Step 4: Create an Action Plan (30 minutes) For each Quadrant 4 prospect: decide now. Use one of the three closing scripts below. For each Quadrant 3 prospect: set a deadline, close them this week with a simplified process or decline. For each Quadrant 2 prospect: set a specific escalation, a deadline, a decision call, or a formal close. For Quadrant 1 prospects: confirm you have a next step scheduled within 7 days.

Step 5: Update Your CRM (20 minutes) Move Quadrant 4 prospects to a “Closed/Not Qualified” status. Archive their files. Update your pipeline view to show only active, viable opportunities. This visual act matters more than it sounds, a clean pipeline changes how you feel about your business.

Three Scripts for Closing Low-Value Pipeline

Script 1: The Capacity Close “Hi [Name], I’ve been thinking about our conversations and I want to be honest with you. My current workload has me at capacity through [specific month], and I’m not confident I’d be able to give this project the attention it deserves in that timeframe. Rather than have you wait, I’d recommend [specific alternative, another freelancer, a different timeline, an agency option]. If your timeline shifts or circumstances change, I’d be glad to pick this up again.”

Script 2: The Fit Close “Hi [Name], After reviewing what you’re looking for in more detail, I think there’s a mismatch between where this project is headed and what I do best. Specifically, [one honest reason]. I don’t want to take this on and deliver something that doesn’t meet your expectations. I’d rather point you toward [alternative] and leave us both with a good impression.”

Script 3: The Direct Close “Hi [Name], I want to ask directly: is this project still moving forward? I ask because we’ve had several conversations but I haven’t seen a clear next step emerge. I want to respect your time, if the timing isn’t right, I’d rather know now so you can focus on what’s most important and I can be available for projects with clearer timelines.”
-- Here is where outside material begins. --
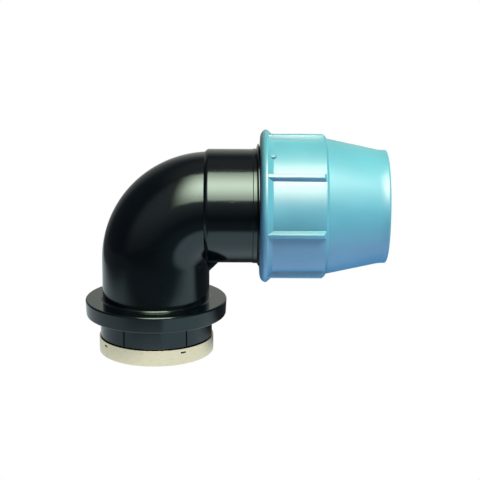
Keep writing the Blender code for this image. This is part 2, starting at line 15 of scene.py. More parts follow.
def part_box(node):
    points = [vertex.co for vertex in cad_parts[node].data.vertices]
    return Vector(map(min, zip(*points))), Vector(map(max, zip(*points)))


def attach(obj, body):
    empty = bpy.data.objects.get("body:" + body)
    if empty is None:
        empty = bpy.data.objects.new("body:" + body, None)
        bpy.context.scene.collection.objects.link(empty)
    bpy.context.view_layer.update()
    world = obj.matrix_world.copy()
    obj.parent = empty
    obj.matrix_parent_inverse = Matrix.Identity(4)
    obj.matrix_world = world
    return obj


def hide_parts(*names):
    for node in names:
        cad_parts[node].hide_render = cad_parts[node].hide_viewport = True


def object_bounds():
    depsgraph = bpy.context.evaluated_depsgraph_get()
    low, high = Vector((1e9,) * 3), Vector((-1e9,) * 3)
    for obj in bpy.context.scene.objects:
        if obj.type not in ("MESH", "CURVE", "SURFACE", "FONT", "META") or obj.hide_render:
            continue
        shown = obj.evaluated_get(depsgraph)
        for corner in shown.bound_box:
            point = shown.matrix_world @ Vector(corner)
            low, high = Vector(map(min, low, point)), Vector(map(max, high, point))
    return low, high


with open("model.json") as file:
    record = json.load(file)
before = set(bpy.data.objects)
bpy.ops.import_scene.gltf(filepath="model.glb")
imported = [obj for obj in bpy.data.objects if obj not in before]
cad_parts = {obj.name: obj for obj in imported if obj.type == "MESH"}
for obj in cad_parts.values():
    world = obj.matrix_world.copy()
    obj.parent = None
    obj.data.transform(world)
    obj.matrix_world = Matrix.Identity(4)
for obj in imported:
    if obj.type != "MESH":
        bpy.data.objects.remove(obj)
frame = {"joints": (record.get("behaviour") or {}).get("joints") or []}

Each script closes the pipeline item without burning a bridge. Prospects who are genuinely interested respond to Script 3 with clarity. Prospects who were never going to buy thank you for the honesty.

The Reinvestment Principle

Every hour recovered from a Quadrant 4 prospect is an hour available for outreach to new Quadrant 1 prospects. The quarterly audit does not reduce your potential revenue, it redirects your capacity toward the opportunities with the highest probability of return.

Over four quarters, freelancers who run this audit consistently report two changes: their close rate increases (because they’re pitching fewer non-buyers) and their average deal size increases (because they’re protecting capacity for premium engagements rather than filling it with small, high-effort projects). Both changes compound. The audit is not a defensive tactic, it is an offensive one.